By the way, I forgot to give some information. I was running the {provisioner “remote-exec”} code block in {resource “google_compute_instance”} before. But I had to move it into “null_resource” due to automatic disk installation processes, running special scripts.

Normally I don’t have this problem in {resource “google_compute_instance”}. But this time I can’t do what I want.

Because if I use it like this, I need to attach my disks after the instance installation. I cannot run my automatic disk configuration script in the server without the disks attached. I can do something with commands like “nohup” in linux, but it makes things very difficult.

I chose to use “null_resource” as it is easy and convenient for me.

I think I solved my problem. Blindness from dealing with too many details.

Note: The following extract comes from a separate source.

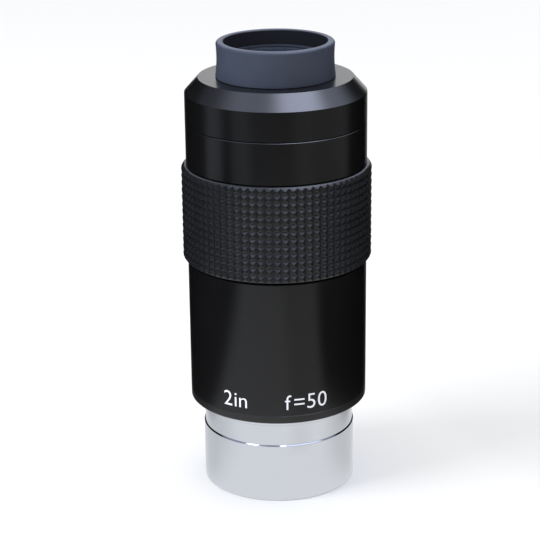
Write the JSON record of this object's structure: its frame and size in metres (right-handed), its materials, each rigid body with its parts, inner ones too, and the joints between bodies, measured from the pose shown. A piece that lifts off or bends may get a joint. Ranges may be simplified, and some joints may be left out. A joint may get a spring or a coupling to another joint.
{
  "type": "telescope eyepiece",
  "caption": "Push-fit telescope eyepiece with a chromed barrel, a black body, a rubber twist ring and a rubber eyecup that rises on a cam.",
  "frame": {"origin": "centre of the barrel's mouth, the lowest point of the part, on the optical axis", "axes": "+Z along the optical axis, from the telescope to the eye; +X and +Y across, with one cam pin on +X"},
  "size_m": [0.0622, 0.0622, 0.1502],
  "materials": {
    "chromed_brass": "polished chrome plate",
    "black_anodised": "black anodised, satin",
    "inner_black": "matt black anodised",
    "grip_rubber": "moulded, satin",
    "cup_rubber": "moulded, matt, slate grey",
    "coated_glass": "multi-layer coated",
    "glide_plastic": "black low-friction film",
    "felt": "black felt",
    "hard_steel": "ground"
  },
  "bodies": {
    "body": {"barrel": "chromed_brass", "base_ring": "black_anodised", "lower_housing": "black_anodised", "field_stop": "inner_black", "guide_tube": "inner_black", "ring_retainer": "inner_black", "lens_cell": "inner_black", "eye_spacer": "inner_black", "field_spacer": "inner_black", "field_retaining_ring": "inner_black", "eye_crown_lens": "coated_glass", "eye_flint_lens": "coated_glass", "middle_lens": "coated_glass", "field_crown_lens": "coated_glass", "field_flint_lens": "coated_glass", "lower_glide_washer": "glide_plastic", "upper_glide_washer": "glide_plastic"},
    "twist_ring_body": {"twist_ring": "black_anodised", "rubber_grip": "grip_rubber", "ring_seal": "felt"},
    "eye_guard": {"guard_sleeve": "inner_black", "cam_pins": "hard_steel", "cap": "black_anodised", "cup_collar": "inner_black", "eyecup": "cup_rubber"}
  },
  "joints": [
    {"name": "ring_twist", "type": "hinge", "parent": "body", "child": "twist_ring_body", "pos_m": [0, 0, 0.1], "axis": [0, 0, 1], "range_deg": [0, 120]},
    {"name": "guard_lift", "type": "slide", "parent": "body", "child": "eye_guard", "axis": [0, 0, 1], "range_m": [0, 0.012]}
  ],
  "couplings": [
    {"joint": "guard_lift", "follows": "ring_twist", "m_per_rad": 0.0057295}
  ]
}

I edited the trigger in the “null_resource” resource as follows and it worked. Successful in my tests.

if my method is not correct, I am open to your suggestions about it. If I’m doing it right, this task can be closed as solved.

  triggers = {
    ids = element(google_compute_disk.my_test_servers_instance_boot_disk.*.id, count.index)
  }

Does it mean the command fails or the command is not executed?